14. More recently, the Court of Appeal said as follows, in Phoenix of EA Assurance Company Limited vs. SM Thiga t/a Newspaper Service (2019) eKLR, on the same subject:

“... Jurisdiction is primordial in every suit. It has to be there when the suit is filed in the first place. If the suit is filed without jurisdiction, the only remedy is to withdraw it and file a complaint one in the court seized of jurisdiction. A suit filed devoid of jurisdiction is dead on arrival and cannot be remedied. Without jurisdiction, the Court cannot confer jurisdiction upon itself ...”

15. In view of the above, there is no jurisdiction in the High Court over the dispute articulated in this case. At the time the suit was filed in 2000, the High Court did have jurisdiction, however, jurisdiction was lost when the new Constitution was promulgated on 27th August 2010. Effective from that date, the High Court ought to have downed its tools over the matter, to await establishment of the court envisaged in Article 16(2), and upon the establishment of that court transfer the matter to that court.  That court was established by the Environment and Land Court Act, which commenced on 30th August 2011.  The oral hearings of the matter were conducted both before and after the High Court lost jurisdiction on 27th August 2010. The defence case closed on 30th May 2011, and 12th July 2011 is when the court allocated 22nd September 2011 as the date for judgment. That would mean that the defence case was being heard on 30th May 2011 there was no jurisdiction.

16. The Constitution is the supreme law of Kenya. Once it declared on 27th August 2010 that the High Court had no jurisdiction to entertain disputes relating to ownership, use and occupation of land, the High Court lost that jurisdiction, and it ought to have downed its tools right from that date. Any exercise of jurisdiction from that day onwards was in contravention of the Constitution, and cannot stand. Consequently, I have no jurisdiction to prepare and deliver judgment in the matter.

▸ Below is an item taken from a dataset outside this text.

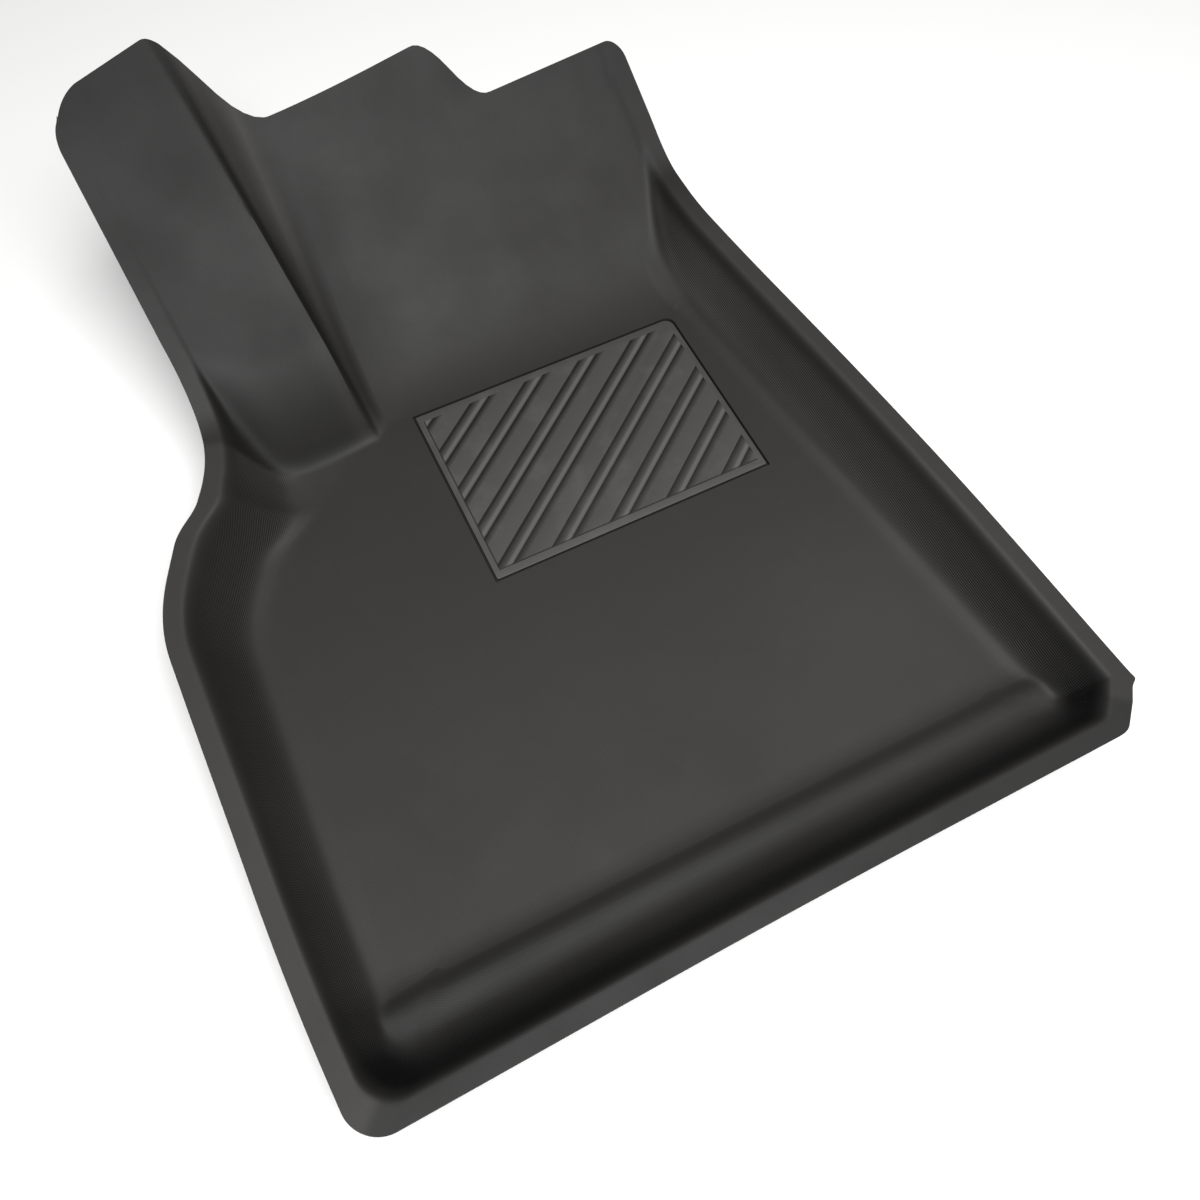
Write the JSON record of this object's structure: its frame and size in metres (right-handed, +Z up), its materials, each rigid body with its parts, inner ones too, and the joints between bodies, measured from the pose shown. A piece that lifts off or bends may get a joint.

17. Jurisdiction is not a matter of procedure. It is substantive, for it is the foundation for exercise of power or authority by a court. It cannot, therefore, be argued that Article 159 of the Constitution can be applied to save the situation. Jurisdiction is vested by the Constitution or by statute. In this case, the Constitution has taken away the jurisdiction and vested it in another court. A statute was subsequently passed to establish the court to exercise the jurisdiction taken away from the High Court. There is no technicality of procedure arising in the matter, which can be cured by Article 159. In any event, a court cannot confer jurisdiction on itself, where none has been conferred upon it by the Constitution and the relevant legislation.

18. When I mentioned this matter on 4th November 2020 and 2nd December 2020, the parties did not address me on the matter of jurisdiction.

19. Should I transfer the matter to the Environment and Land Court, which has jurisdiction over the dispute? I am aware of the decision of the Court of Appeal, in Equity Bank Limited vs. Bruce Mutie Mutuku t/a Diani Tour Travel(2016) eKLR, with respect to exercise of power to transfer suits, filed in a court without jurisdiction, where it was said:

“In numerous decided cases, courts, including this Court, have held that it would be illegal for the High Court in exercise of its powers under S. 18 of the Civil Procedure Act to transfer a suit filed in a court lacking jurisdiction to a court having jurisdiction and therefore sanctify an incompetent suit. This is because no competent suit exists that is capable of being transferred. Jurisdiction is a weighty fundamental matter and to allow a court to transfer an incompetent suit for want of jurisdiction to a competent court would be to muddle up the waters and allow confusion to reign. It is settled law that parties cannot even by their consent confer jurisdiction on a court where no such jurisdiction exists. It is so fundamental that where it lacks parties cannot even seek refuge under the O2 principle or the overriding objective under the Civil Procedure Act, the Appellate Jurisdiction Act or even Article 159 of the Constitution to remedy the same.”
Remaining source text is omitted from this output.